Valuably boosting vegetable produce, a Futurepump helped one farmer—this time from Tanzania—go from irrigating only a half an acre of his four units to roughly two and a half acres each year.
“The ease with which these individuals can farm their vegetables can lift them out of poverty,” Jitendra commented. “Without the help of our equipment a farmer would have to solely depend on the annual rain of their country. By allowing them to access and make available the extra water, they can increase their cycles of crop from one to as many as three a year. There’s then a bigger revenue and a better profit margin.” Indeed, so empowered have some Futurepump recipients become that they can even rent out the handy product when it’s not in use to further supplement a personal income. This might not indicate the same degree of luxury as the participation in the first-world phenomenon of Airbnb, but it comes reassuringly close!
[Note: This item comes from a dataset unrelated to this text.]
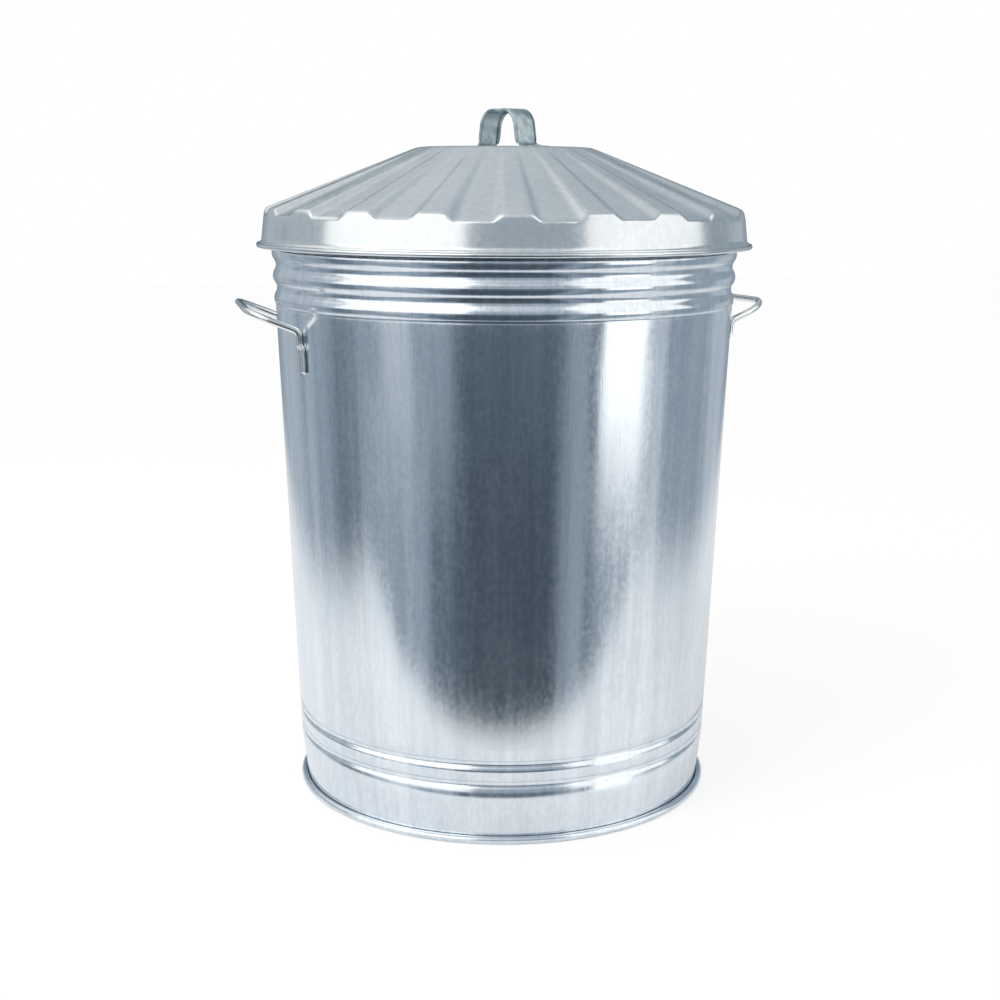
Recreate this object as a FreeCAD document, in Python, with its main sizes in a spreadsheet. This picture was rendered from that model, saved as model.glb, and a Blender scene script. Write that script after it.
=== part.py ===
import FreeCAD, Part
import Sketcher
import math
import os

Vector = FreeCAD.Vector
Z_AXIS = Vector(0, 0, 1)
HALF_TURN = 180
SIDE_ON = FreeCAD.Placement(Vector(), FreeCAD.Rotation(Vector(1, 0, 0), 90))

# A galvanised steel dustbin with a lift-off lid. The floor is z = 0, the bin's axis is Z, and the
# two side handles lie along X. Lengths are millimetres, angles degrees. Lid sizes marked "above the
# lid's edge" are measured from the lowest point of the lid's rolled edge.
SIZES = (
    ("body_height", 591.0, "floor to the top of the rolled top rim"),
    ("wall_top_radius", 235.2, "outside of the wall, carried on to the top of the body"),
    ("wall_foot_radius", 211.8, "outside of the wall, carried on to the floor"),
    ("wall_sheet", 0.8, "thickness of the body's sheet"),
    ("foot_band_radius", 208.4, "outside of the band where it meets the rolled foot rim"),
    ("foot_wire_radius", 2.8, "wire rolled into the foot rim"),
    ("foot_flat_width", 1.2, "flat that the foot rim stands on"),
    ("top_wire_radius", 2.3, "wire rolled into the top rim"),
    ("wire_clearance", 0.3, "between a wire and the sheet rolled round it"),
    ("bead_count", 3, "rounded ridges rolled round the wall below the top rim"),
    ("bead_drop", 39.5, "top of the body down to the crest of the highest ridge"),
    ("bead_pitch", 22.5, "crest to crest"),
    ("bead_depth", 3.5, "crest to valley of the ridges"),
    ("bead_inset", 0.5, "how far the middle of the ridges lies inside the wall line"),
    ("bead_toe", 4.0, "height over which the wall draws in below the lowest ridge"),
    ("lower_groove_height", 60.3, "floor to the middle of the lower swaged groove"),
    ("groove_pitch", 20.7, "lower groove to upper groove"),
    ("groove_depth", 2.2, "how far a groove is pressed in"),
    ("groove_half_height", 5.0, "half the height of a groove's mouth"),
    ("seam_width", 9.0, "flat lock seam down the back"),
    ("seam_thickness", 1.2, "how far the seam stands proud of the wall"),
    ("seam_margin", 6.0, "plain wall left between the seam and the ridges or grooves"),
    ("pan_sheet", 1.0, "thickness of the bottom pan"),
    ("pan_flange_height", 8.0, "height of the pan's turned-up edge"),
    ("pan_bend_radius", 2.0, "outside of the bend between the pan and its edge"),
    ("pan_dish_radius", 165.0, "radius of the raised middle of the pan"),
    ("pan_dish_height", 4.0, "rise of the raised middle of the pan"),
    ("pan_dish_run", 9.0, "width of the slope up to the raised middle"),
    ("seat_clearance", 0.3, "between pieces that rest on each other"),
    ("weld_clearance", 0.1, "between a welded foot and the wall"),
    ("handle_rod_radius", 3.3, "side handle rod"),
    ("handle_spread", 165.0, "distance between a side handle's two legs"),
    ("handle_drop", 24.5, "crest of the lowest ridge down to where an arm turns down the wall"),
    ("handle_reach", 35.0, "wall to the middle of the grip bar"),
    ("handle_rise", 18.5, "how far the grip bar stands above the arms' bends"),
    ("handle_corner_radius", 30.0, "middle of the rod where an arm meets the grip bar"),
    ("handle_turn_angle", 4.8, "how far each side handle is turned from the X axis towards the back"),
    ("handle_bend_radius", 8.0, "middle of the rod where an arm turns down"),
    ("paddle_width", 11.0, "flattened end of a leg"),
    ("paddle_thickness", 3.0, "flattened end of a leg"),
    ("paddle_length", 21.5, "flat stretch of a leg's end"),
    ("paddle_taper", 8.0, "stretch over which the rod is flattened"),
    ("paddle_corner_radius", 3.0, "rounded lower corners of a leg's end"),
    ("lid_height", 98.6, "top disc above the lid's edge"),
    ("lid_clearance", 7.37, "between the body's rolled rim and the lid's rolled edge"),
    ("lid_sheet", 0.8, "thickness of the lid's sheet"),
    ("lid_wire_radius", 1.3, "wire rolled into the lid's edge"),
    ("lid_disc_radius", 87.0, "flat disc in the middle of the lid"),
    ("skirt_inset", 4.5, "outermost point of the lid's edge to the skirt, carried on to the edge"),
    ("skirt_lean", 4.2, "how far the skirt draws in from the lid's edge up to the flute crests"),
    ("crest_height", 38.1, "flute crests at the skirt, above the lid's edge"),
    ("flute_depth", 5.9, "crest to valley of the flutes at the skirt"),
    ("flute_count", 20, "flutes pressed in the lid's cone"),
    ("skirt_join", 6.5, "where the rolled edge meets the skirt, above the lid's edge"),
    ("lid_turn_angle", -69.3, "how far the lid is turned from the line of the side handles"),
    ("strap_height", 36.5, "inside height of the strap's arch above the disc"),
    ("strap_foot_span", 62.0, "inside width of the strap's arch at the disc"),
    ("strap_top_span", 50.0, "inside width of the strap's arch, carried on to the top"),
    ("strap_width", 27.0, "width of the strap over its rolled edges"),
    ("strap_offset", 3.2, "how far to one side of the lid's middle the strap is riveted"),
    ("strap_sheet", 1.2, "thickness of the strap"),
    ("strap_roll_radius", 2.2, "edge of the strap, rolled under along its arch"),
    ("strap_corner_radius", 18.0, "inside of the arch's upper corners"),
    ("strap_bend_radius", 8.0, "where a leg turns out into its foot"),
    ("strap_foot_length", 16.0, "flat foot beyond a leg's bend"),
    ("rivet_radius", 2.4, "shank of a lid handle rivet"),
    ("rivet_head_radius", 5.0, "head of a lid handle rivet"),
    ("rivet_head_height", 1.4, "low domed head of a lid handle rivet"),
    ("rivet_tail_height", 1.6, "hammered end of a rivet, under the lid"),
    ("rivet_clearance", 0.1, "between a rivet's shank and its hole"),
)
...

It also begs the question: what exactly is the genius technology that can parallel the online west? Well, the articulate Jitendra was more than happy to divulge: “Our current model is the SF2 which is a beautiful, compact pump which also has the advantage of a data logging system. One can therefore detect immediately if a pump is malfunctioning. This is especially great for remote farmers. It runs simply but effectively: on 80 watts through a solar photovoltaic system. This is comprised of a panel and pump, and is able to draw water from any shallow water source.” Portability and durability were then foremost at the design stage. “We wanted to support farmers who would need to walk long distances,” who also rely on Futurepump to feed the wider community.
The cutting-edge research materialised, Futurepump was recently given the Ashden Award in 2017, and were invited to present the product at the International Solar Alliance in March of this year: “This was a big highlight,” Jitendra beamed. “The alliance is constituted of 121 nations who receive good solar light, with India and France heading. It was an absolute honour to present on our prized pumps.”
Futurepump is established in roughly 12 different countries, with the likelihood of becoming a global brand within the next 5 years.
Here, another unique aspect of the pumps is that they are environmentally friendly, protecting the whole planet as well as the pecked pockets of the third-world’s little man. The use of clean and renewable energy is an obvious alternative to fossil fuels and the potentially industrial-sized machines that run on them. Thus, not only does Jitendra’s beneficial vision demonstrate the success in being “socially impactful”, but also this as creating good business. “We are doing so well because we’re considering people’s actual needs. We are looking at what is required” – the purest expression of otherwise superficial want.
As evident through Jitendra’s friendly conversation, this genuineness is also extended to the staff and their training policy: “My leadership role means I have a responsibility to our employees: to give guidance, advice and tips. It’s important to give our staff members a strong direction. At the lower rung, we work to encourage youngsters who are college drop-outs or are thinking of giving up education to instead pursue their learning and see the benefits of the workplace.”
This means the company contributes to social development in the immediate urban surroundings too. “When working with graduates, I consider how aware they are of our company philosophy: we are community-orientated and competent. Another key point then is the emotional approach.” Much like the pragmatic yet ranging imagination of the Futurepump itself, “the visionary energy of youngsters must be channelled into smaller, robust components to achieve the tangible results. Furthermore, they cannot be single-minded. They must be willing to grow with our project rather than moving in leaps and bounds.” Ultimately, Futurepump champions an ubiquitous definition of growing and growth.
What is your particular role in the Futurepump family?
I am at the head of Indian operations, and my concentration is presently on troubleshooting, bottle necks and the supply chain. Previously, I was heavily involved in the development and establishment of the product too. I also liase with government bodies and am a caring mentor to my employees.
Tell us more about your mentoring of straying youth.
I believe education is as much about professional maturity as it is the concrete learning. I also get involved in helping the youth appreciate the simple power of eliminating bad habits. For example, tobacco addiction. Even more broadly, in terms of company practice, a lot of progress lies in identifying the weak points.
What is the founding story of Futurepump?
I had been in the industry for 25 years, and this wonderful socially conscious opportunity came along. I wanted to use my entrepreneurial skills to help the masses. Futurepump sets out to be a worldwide service: never really limited to one particular segment.
Not that this is possible, but are there further benefits with Futurepump?
Yes. As you do not need to manually pump or carry water, our pumps also save time. This is especially important for the women in agriculture who tend to be left with the arduous task of irrigating.